---------- RECORD EXCERPTS

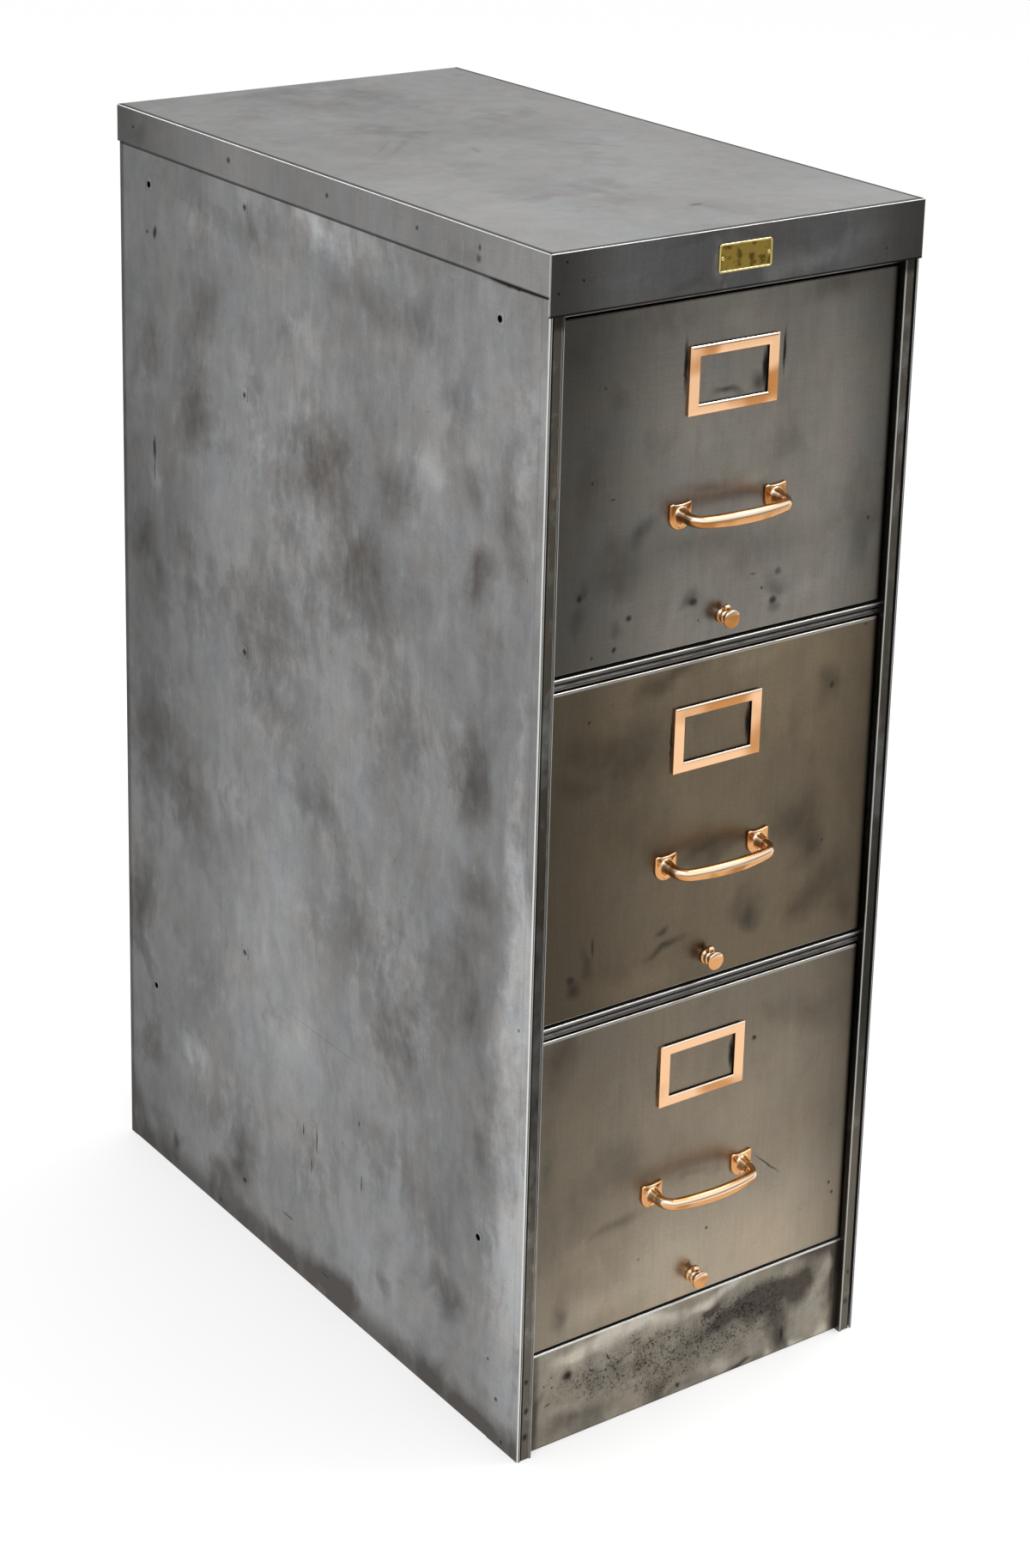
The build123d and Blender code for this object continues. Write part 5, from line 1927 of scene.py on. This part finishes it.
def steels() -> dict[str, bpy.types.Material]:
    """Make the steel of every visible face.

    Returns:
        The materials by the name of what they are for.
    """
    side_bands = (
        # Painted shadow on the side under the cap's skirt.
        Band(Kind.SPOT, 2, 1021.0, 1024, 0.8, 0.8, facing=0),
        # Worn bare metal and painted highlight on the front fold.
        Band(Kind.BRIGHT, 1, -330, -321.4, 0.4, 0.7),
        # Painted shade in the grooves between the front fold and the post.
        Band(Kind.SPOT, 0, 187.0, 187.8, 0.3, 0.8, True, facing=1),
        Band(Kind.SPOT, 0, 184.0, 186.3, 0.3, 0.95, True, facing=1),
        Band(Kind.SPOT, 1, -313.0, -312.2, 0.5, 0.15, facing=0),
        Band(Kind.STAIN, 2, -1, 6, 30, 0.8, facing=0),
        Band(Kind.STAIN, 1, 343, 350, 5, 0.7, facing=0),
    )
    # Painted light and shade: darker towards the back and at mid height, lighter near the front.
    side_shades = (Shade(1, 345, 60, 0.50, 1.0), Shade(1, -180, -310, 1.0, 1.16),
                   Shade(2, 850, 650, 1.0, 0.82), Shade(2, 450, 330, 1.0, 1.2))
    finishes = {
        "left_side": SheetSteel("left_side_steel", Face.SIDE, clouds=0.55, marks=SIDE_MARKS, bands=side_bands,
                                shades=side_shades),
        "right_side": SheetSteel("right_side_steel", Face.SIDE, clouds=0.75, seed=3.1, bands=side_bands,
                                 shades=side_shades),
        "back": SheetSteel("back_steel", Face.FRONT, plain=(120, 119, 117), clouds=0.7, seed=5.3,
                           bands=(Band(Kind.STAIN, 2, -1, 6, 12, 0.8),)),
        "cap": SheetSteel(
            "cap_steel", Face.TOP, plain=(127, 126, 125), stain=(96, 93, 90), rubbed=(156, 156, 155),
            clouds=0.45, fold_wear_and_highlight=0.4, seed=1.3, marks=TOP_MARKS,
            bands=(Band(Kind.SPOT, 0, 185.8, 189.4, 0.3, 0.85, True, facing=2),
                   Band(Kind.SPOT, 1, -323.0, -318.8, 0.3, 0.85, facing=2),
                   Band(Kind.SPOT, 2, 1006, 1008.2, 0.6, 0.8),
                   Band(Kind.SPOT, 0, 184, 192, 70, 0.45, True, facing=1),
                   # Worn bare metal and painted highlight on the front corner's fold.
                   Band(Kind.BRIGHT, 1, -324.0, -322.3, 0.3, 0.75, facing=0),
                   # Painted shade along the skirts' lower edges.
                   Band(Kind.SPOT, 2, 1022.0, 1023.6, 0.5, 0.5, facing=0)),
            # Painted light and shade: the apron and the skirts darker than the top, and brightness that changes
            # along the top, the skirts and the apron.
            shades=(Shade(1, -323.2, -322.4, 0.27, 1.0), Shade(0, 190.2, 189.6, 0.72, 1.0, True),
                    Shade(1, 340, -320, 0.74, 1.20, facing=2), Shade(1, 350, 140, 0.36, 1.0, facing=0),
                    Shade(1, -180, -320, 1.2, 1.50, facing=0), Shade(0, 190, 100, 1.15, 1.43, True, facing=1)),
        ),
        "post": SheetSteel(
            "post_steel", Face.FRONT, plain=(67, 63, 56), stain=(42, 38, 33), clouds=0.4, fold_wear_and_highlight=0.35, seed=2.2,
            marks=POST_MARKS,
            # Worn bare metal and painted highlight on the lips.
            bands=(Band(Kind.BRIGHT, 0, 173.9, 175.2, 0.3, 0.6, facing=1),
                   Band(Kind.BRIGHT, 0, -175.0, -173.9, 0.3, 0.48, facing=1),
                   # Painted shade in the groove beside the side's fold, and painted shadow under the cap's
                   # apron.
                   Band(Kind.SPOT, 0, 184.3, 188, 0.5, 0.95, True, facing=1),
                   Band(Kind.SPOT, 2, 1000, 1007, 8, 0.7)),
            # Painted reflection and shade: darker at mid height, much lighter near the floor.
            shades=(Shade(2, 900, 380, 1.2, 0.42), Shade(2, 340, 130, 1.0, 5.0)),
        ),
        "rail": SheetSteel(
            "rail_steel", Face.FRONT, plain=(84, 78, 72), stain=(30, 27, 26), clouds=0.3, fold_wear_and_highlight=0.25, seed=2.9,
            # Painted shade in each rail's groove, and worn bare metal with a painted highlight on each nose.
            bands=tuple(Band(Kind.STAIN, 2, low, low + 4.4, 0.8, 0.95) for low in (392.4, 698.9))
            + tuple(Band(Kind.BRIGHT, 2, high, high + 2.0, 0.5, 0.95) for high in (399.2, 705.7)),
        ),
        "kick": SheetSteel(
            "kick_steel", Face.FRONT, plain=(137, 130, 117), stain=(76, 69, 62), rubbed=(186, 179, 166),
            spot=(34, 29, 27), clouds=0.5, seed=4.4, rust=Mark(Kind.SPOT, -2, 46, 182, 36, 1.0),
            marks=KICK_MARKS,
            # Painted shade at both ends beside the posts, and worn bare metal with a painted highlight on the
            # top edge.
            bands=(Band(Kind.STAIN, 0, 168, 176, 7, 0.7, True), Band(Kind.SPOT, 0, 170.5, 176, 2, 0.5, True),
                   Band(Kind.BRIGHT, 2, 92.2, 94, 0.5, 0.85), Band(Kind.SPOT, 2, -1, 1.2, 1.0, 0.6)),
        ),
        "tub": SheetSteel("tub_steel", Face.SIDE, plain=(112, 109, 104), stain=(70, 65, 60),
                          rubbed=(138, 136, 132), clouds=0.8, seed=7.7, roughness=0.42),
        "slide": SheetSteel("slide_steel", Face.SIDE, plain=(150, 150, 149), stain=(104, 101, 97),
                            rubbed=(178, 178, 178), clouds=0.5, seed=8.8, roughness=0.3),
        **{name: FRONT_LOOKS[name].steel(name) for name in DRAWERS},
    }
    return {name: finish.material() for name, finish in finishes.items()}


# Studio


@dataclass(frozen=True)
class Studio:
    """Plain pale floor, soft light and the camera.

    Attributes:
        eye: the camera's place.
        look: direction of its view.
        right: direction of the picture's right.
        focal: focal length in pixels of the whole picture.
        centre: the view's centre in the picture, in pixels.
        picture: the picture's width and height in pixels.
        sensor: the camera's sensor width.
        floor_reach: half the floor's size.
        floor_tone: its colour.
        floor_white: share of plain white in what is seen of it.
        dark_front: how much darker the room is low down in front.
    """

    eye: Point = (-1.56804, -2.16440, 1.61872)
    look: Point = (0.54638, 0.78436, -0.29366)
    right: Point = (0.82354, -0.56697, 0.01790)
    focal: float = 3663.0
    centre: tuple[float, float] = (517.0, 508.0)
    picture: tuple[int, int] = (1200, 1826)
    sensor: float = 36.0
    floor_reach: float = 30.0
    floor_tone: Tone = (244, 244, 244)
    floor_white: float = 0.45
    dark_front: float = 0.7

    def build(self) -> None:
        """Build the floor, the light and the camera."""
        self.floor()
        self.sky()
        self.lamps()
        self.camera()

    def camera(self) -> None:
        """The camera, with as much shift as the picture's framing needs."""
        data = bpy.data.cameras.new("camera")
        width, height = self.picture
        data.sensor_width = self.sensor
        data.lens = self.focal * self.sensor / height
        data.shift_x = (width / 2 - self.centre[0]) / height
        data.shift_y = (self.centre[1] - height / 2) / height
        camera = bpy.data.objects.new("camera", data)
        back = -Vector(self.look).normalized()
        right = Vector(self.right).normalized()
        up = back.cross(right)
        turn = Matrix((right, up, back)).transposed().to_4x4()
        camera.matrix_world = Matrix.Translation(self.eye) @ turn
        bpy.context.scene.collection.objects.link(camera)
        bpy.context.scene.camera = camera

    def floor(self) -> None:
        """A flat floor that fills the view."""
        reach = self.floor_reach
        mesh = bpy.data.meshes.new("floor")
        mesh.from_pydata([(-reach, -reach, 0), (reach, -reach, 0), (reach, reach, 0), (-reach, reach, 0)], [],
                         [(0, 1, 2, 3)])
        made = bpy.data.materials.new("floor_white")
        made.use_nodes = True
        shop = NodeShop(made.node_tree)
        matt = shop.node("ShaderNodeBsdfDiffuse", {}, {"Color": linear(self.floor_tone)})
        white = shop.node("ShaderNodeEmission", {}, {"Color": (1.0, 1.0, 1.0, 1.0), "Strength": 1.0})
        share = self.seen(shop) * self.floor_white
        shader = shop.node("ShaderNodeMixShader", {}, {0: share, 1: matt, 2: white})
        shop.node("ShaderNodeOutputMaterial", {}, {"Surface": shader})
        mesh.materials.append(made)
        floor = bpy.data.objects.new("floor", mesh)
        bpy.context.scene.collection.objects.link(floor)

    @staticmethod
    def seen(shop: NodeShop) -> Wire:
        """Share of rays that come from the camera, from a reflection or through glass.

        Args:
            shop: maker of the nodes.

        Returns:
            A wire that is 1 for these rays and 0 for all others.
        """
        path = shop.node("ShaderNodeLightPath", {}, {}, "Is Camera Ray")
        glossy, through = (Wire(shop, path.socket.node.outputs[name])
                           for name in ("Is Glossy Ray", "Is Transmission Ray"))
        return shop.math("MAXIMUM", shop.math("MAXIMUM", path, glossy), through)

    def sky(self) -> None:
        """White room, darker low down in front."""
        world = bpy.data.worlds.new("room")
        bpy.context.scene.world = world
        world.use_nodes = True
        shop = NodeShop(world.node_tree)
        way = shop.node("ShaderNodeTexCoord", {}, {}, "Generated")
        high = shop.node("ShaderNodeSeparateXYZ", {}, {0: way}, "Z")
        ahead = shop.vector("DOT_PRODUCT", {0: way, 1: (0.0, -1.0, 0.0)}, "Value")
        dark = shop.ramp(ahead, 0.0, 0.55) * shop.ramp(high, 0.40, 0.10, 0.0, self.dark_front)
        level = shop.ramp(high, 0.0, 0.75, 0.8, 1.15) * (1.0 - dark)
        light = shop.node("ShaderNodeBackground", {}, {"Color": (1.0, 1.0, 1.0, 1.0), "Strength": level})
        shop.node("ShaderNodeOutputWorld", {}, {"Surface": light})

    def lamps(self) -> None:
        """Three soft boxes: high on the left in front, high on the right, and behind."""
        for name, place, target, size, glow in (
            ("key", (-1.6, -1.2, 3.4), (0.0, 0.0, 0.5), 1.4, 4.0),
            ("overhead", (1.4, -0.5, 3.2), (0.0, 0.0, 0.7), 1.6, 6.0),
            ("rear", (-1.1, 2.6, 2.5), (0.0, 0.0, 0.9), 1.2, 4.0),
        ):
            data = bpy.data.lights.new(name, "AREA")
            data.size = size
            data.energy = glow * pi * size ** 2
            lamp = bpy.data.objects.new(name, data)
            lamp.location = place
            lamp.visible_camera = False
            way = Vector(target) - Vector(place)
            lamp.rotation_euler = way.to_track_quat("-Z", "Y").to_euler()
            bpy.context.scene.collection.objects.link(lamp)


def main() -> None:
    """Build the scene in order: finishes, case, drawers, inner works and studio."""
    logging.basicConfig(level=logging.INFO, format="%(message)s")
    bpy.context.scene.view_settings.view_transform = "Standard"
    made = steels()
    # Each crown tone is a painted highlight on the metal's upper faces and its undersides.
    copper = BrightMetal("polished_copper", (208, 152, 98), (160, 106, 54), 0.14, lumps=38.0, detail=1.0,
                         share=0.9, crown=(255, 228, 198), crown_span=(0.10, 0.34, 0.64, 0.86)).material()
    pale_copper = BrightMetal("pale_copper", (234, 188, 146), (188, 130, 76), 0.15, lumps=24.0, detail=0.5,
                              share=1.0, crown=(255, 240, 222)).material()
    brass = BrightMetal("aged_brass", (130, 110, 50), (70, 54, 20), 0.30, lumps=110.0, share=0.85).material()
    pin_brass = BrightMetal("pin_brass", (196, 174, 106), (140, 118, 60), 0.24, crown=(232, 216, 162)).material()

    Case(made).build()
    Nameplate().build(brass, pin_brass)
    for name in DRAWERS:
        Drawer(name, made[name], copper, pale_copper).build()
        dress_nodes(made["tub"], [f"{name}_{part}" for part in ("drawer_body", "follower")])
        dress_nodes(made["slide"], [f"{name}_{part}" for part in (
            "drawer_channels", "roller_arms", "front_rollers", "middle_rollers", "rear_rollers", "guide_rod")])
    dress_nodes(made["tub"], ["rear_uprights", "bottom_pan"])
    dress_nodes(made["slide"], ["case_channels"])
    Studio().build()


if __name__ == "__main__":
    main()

--------------------
---------- RECORD EXCERPTS

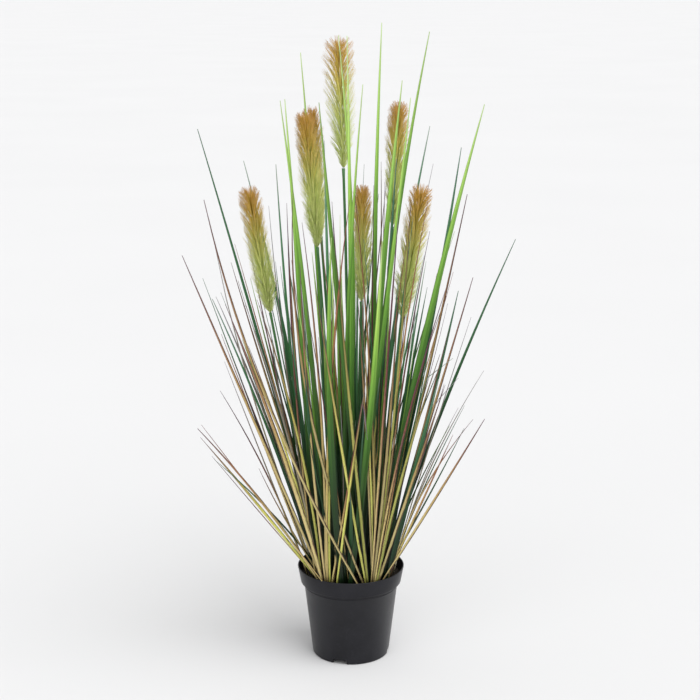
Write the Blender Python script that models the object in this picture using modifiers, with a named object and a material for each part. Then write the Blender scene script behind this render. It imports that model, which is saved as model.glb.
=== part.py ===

--------------------
---------- RECORD EXCERPTS

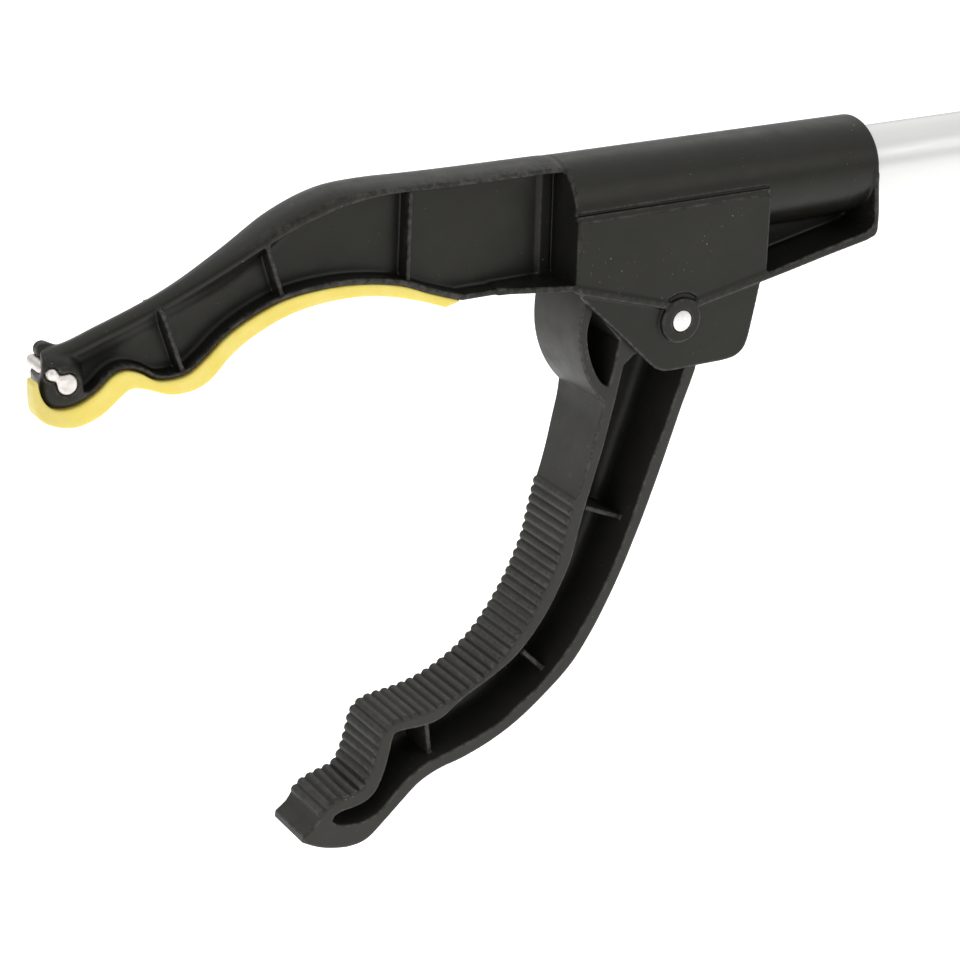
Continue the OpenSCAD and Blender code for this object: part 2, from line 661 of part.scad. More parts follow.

--------------------

WHAT TO PRODUCE: Extract, word for word, the line containing "The build123d and", the line containing "every visible face.", and every line between them.

PROBLEM SOLUTION:
The build123d and Blender code for this object continues. Write part 5, from line 1927 of scene.py on. This part finishes it.
def steels() -> dict[str, bpy.types.Material]:
    """Make the steel of every visible face.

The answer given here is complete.